他蜷缩着小小身体,没办法阻止围着他身边叽叽喳喳的人,若有若无的轻抚在他身上滑过,终于忍无可忍抬起头恶狠狠瞪向她。
他气势凶骇,相反的稚嫩嗓音气若游丝,我没有名字……这里是魔域,别再念了!
安清小声惊呼,戛止了絮絮叨叨的闲话。
小男孩满脸血污都难掩精致的五官,俨然是缩小版的司千景。
这里是司千景在魔域的记忆梦境……
她再次确认,那你认得我是谁吗?
见小司千景摇头,安清扑到他身边,大呼道,我是你未来的夫人啊!我可怜的夫君,你小时候怎过的如此凄惨,快让我看看哪里伤着了!
……你在胡说什么?!
小千景被震惊到,要不是他碰不到这个胡言乱语的女鬼,拼了命都要把她赶走。
你不信?安清演技浮夸,作出及其受伤的神情,夫君你未来名叫司千景,我们一见钟情私定终身,你为我准备了一场超级盛大的婚礼,婚后我们恩恩爱爱——对,你还送了我簪子!

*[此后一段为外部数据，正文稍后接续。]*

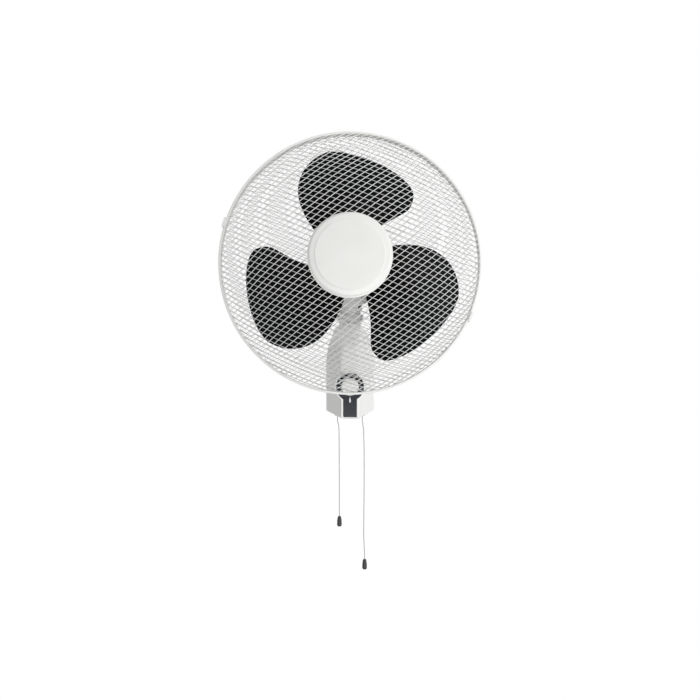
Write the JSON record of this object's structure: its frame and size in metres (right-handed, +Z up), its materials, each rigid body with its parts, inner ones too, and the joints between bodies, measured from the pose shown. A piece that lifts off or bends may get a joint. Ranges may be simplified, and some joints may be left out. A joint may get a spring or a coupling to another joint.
{
  "type": "wall mounted fan",
  "caption": "Wall mounted fan with a round wire mesh guard, smoked blades, a tilting and swinging head, and a tapered base with a dial and two pull cords.",
  "frame": {"origin": "centre of the wall bracket's back face, on the wall", "axes": "+Z up, -Y towards the room (the way the fan faces), +X to the right for someone facing the fan"},
  "size_m": [0.43, 0.3301, 0.7685],
  "materials": {
    "white_plastic": "satin moulded",
    "white_wire": "powder coated wire",
    "dark_panel": "gloss",
    "smoked_plastic": "smoked gloss",
    "steel": "zinc plated",
    "cast_metal": "cast",
    "copper_wire": "enamelled",
    "bronze": "sintered",
    "nylon": "natural",
    "string": "braided",
    "rubber": "matt"
  },
  "bodies": {
    "base": {"wall_bracket": "steel", "base_back_cover": "white_plastic", "base_housing": "white_plastic", "front_panel": "dark_panel", "speed_switch": "dark_panel", "swing_switch": "dark_panel", "speed_cord_bush": "rubber", "swing_cord_bush": "rubber", "terminal_block": "nylon", "capacitor": "white_plastic", "cord_gland": "rubber", "back_screw_left": "steel", "back_screw_right": "steel", "tilt_bolt": "steel", "tilt_nut": "steel"},
    "neck": {"swivel_neck": "cast_metal"},
    "head": {"motor_rear_cover": "white_plastic", "front_bell": "cast_metal", "rear_bell": "cast_metal", "stator": "steel", "front_winding": "copper_wire", "rear_winding": "copper_wire", "front_bush": "bronze", "rear_bush": "bronze", "motor_bolt_1": "steel", "motor_bolt_2": "steel", "motor_bolt_3": "steel", "motor_bolt_4": "steel", "swing_motor": "steel", "rear_grille": "white_wire", "grille_nut": "nylon", "front_grille": "white_wire", "hub_badge": "white_plastic", "badge_screw_left": "steel", "badge_screw_right": "steel", "rim_clip_left": "white_plastic", "rim_clip_right": "white_plastic", "cover_screw": "steel", "pivot_set_screw": "steel"},
    "rotor": {"shaft": "steel", "rotor_core": "steel", "fan_blade": "smoked_plastic", "blade_nut": "smoked_plastic"},
    "swing_crank": {"swing_crank": "nylon"},
    "swing_link": {"swing_link": "steel"},
    "speed_pull": {"speed_cord": "string", "speed_toggle": "rubber"},
    "swing_pull": {"swing_cord": "string", "swing_toggle": "rubber"},
    "speed_lever": {"speed_lever": "nylon"},
    "swing_lever": {"swing_lever": "nylon"},
    "speed_dial": {"speed_dial": "white_plastic"}
  },
  "joints": [
    {"name": "head_tilt", "type": "hinge", "parent": "base", "child": "neck", "pos_m": [0, -0.142, 0.072], "axis": [1, 0, 0], "range_deg": [-5, 20]},
    {"name": "head_swing", "type": "hinge", "parent": "neck", "child": "head", "pos_m": [0, -0.142, 0.1], "axis": [0, 0, 1], "range_deg": [-45, 45]},
    {"name": "rotor_spin", "type": "hinge", "parent": "head", "child": "rotor", "pos_m": [0, -0.235, 0.15], "axis": [0, 1, 0], "continuous": true},
    {"name": "crank_turn", "type": "hinge", "parent": "head", "child": "swing_crank", "pos_m": [0, -0.106, 0.095], "axis": [0, 0, 1], "range_deg": [-91, 91]},
    {"name": "link_turn", "type": "hinge", "parent": "neck", "child": "swing_link", "pos_m": [0.01131, -0.142, 0.0925], "axis": [0, 0, 1], "range_deg": [-46, 46]},
    {"name": "speed_pull", "type": "slide", "parent": "base", "child": "speed_pull", "axis": [0, 0, -1], "range_m": [0, 0.012], "stiffness_N_per_m": 300, "springref_m": -0.01},
    {"name": "swing_pull", "type": "slide", "parent": "base", "child": "swing_pull", "axis": [0, 0, -1], "range_m": [0, 0.012], "stiffness_N_per_m": 300, "springref_m": -0.01},
    {"name": "speed_lever_turn", "type": "hinge", "parent": "base", "child": "speed_lever", "pos_m": [-0.0105, -0.034, -0.084], "axis": [0, -1, 0], "range_deg": [0, 62]},
    {"name": "swing_lever_turn", "type": "hinge", "parent": "base", "child": "swing_lever", "pos_m": [0.0105, -0.034, -0.084], "axis": [0, 1, 0], "range_deg": [0, 62]},
    {"name": "dial_turn", "type": "hinge", "parent": "base", "child": "speed_dial", "pos_m": [0, -0.07, -0.051], "axis": [0, 1, 0], "range_deg": [0, 270]}
  ],
  "couplings": [
    {"joint": "crank_turn", "follows": "head_swing", "ratio": -2},
    {"joint": "link_turn", "follows": "head_swing", "ratio": 1},
    {"joint": "speed_lever_turn", "follows": "speed_pull", "rad_per_m": 72.7},
    {"joint": "swing_lever_turn", "follows": "swing_pull", "rad_per_m": 72.7}
  ]
}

她摸到头上发髻插着的琉璃簪,递给他看,是神鸟样式的,你最爱这类雕纹对吗?
小千景内心有疑惑,他诞生时就坠入魔域,没听闻过什么鸟禽兽类,但看到簪上羽翼花纹的瞬间,就本能的亲近好感安清口中的神鸟。
你如何证明不是魔王派来戏耍我的?
戏耍?魔王这个色狼对你做了什么?!
没有!他羞恼红了脸,怒道,你只管回答我问题。
这不是担心你清白……好吧好吧我不说了!小千景羞得眼眶都湿润了,她拉回了话题,沉吟片刻,想到在黑暗摸索时看到的残羹剩饭,里头的食物难以名状,你的舌头没有感知能力,吃什么东西都分不出差别,魔域应该没人知道吧。

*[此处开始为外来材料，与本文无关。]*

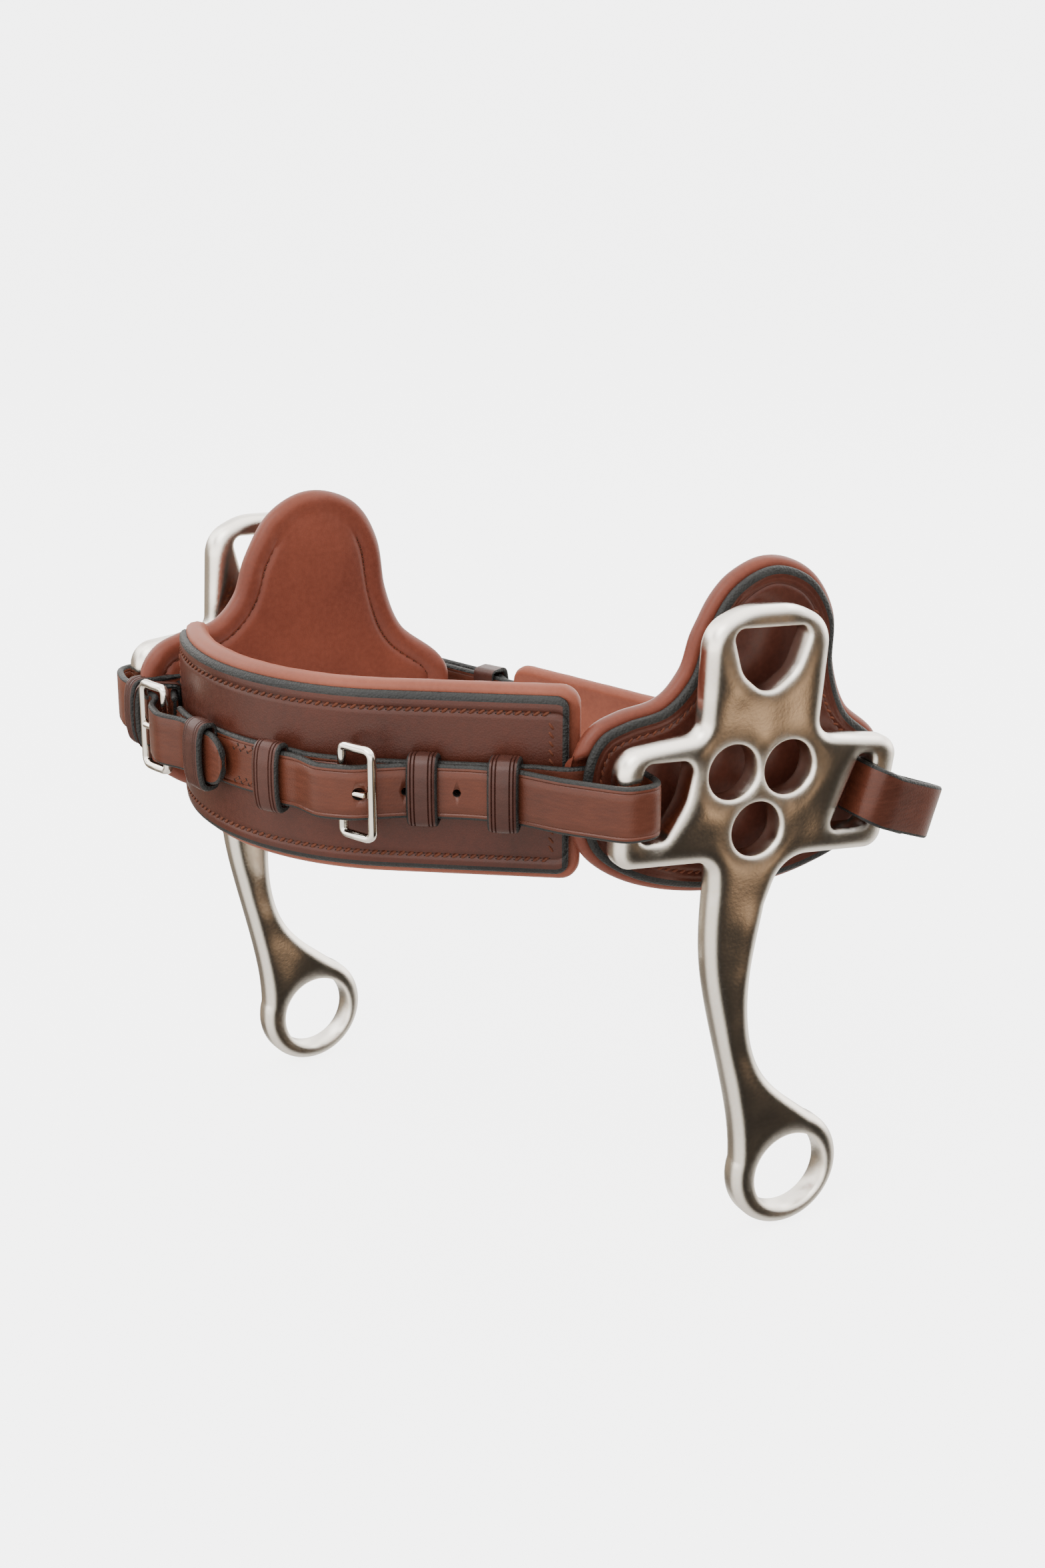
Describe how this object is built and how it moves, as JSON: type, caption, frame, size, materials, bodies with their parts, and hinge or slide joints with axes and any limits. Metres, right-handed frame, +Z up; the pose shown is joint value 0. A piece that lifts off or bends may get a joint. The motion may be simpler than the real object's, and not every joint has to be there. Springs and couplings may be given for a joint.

这件事是几十年后才被大家发现流传开的,司千景现在这么小,魔域的人肯定也没人会在意这点。
小千景面露茫然,实在是从未有人跟他说过,吃食的味道竟有差异,难道不都是一个味道?
但他的舌头确实不同,身上其他被伤害时会感到痛,咬到舌头时却无知无觉,她说得没错。
困在牢狱数年,除了自己的圣体一无所有,女鬼没有实体,拿他也无用,就算撒谎也从他身上图谋不走什么,而且……
她身上没有与这里魔物一样的恶意。
你叫什么名字?
小千景态度软化的速度超乎她的预料,这时候的他涉世未深,比未来老奸巨猾的司千景可爱好哄多了。
安清粲然,姓林,天人清且安,我叫林安清。
小千景不好意思的撇过头,破旧的袖子用力擦干净脸上的血污。
你我若真是夫妻,为何会从未来到这里,你……死了吗?
听他张口就是死不死的,安清生气,“我活的好好的,你看清楚点!”
她虽然现在这副阿飘鬼样没什么信服力,干脆凑得他更近让他好好瞧瞧。
她靠近了才看清,孩童弱小身躯上满是创伤,小千景的衣服布料残破得只能堪堪遮盖住小半个身体。
司千景在魔域内的遭遇被一笔带过,实际上遭受了多大的折磨只有他自己知道。
安清心疼小千景,用尽全力催动治疗术法想为他疗伤,但梦境中的鬼魂形态没有修为,她使了半天劲,没救成人,快将自己的虚影给摇散了。
“我信你没死,你别用法力了。”白影波动着要消散在空气中,吓到小千景,“你不用管我……伤口会自己好的。”
安清不相信小可怜的说法,见他不想继续解释,还是放弃了追问,转而聊起了其他事情,帮助小千景转移注意力,不再专注于伤口疼痛上。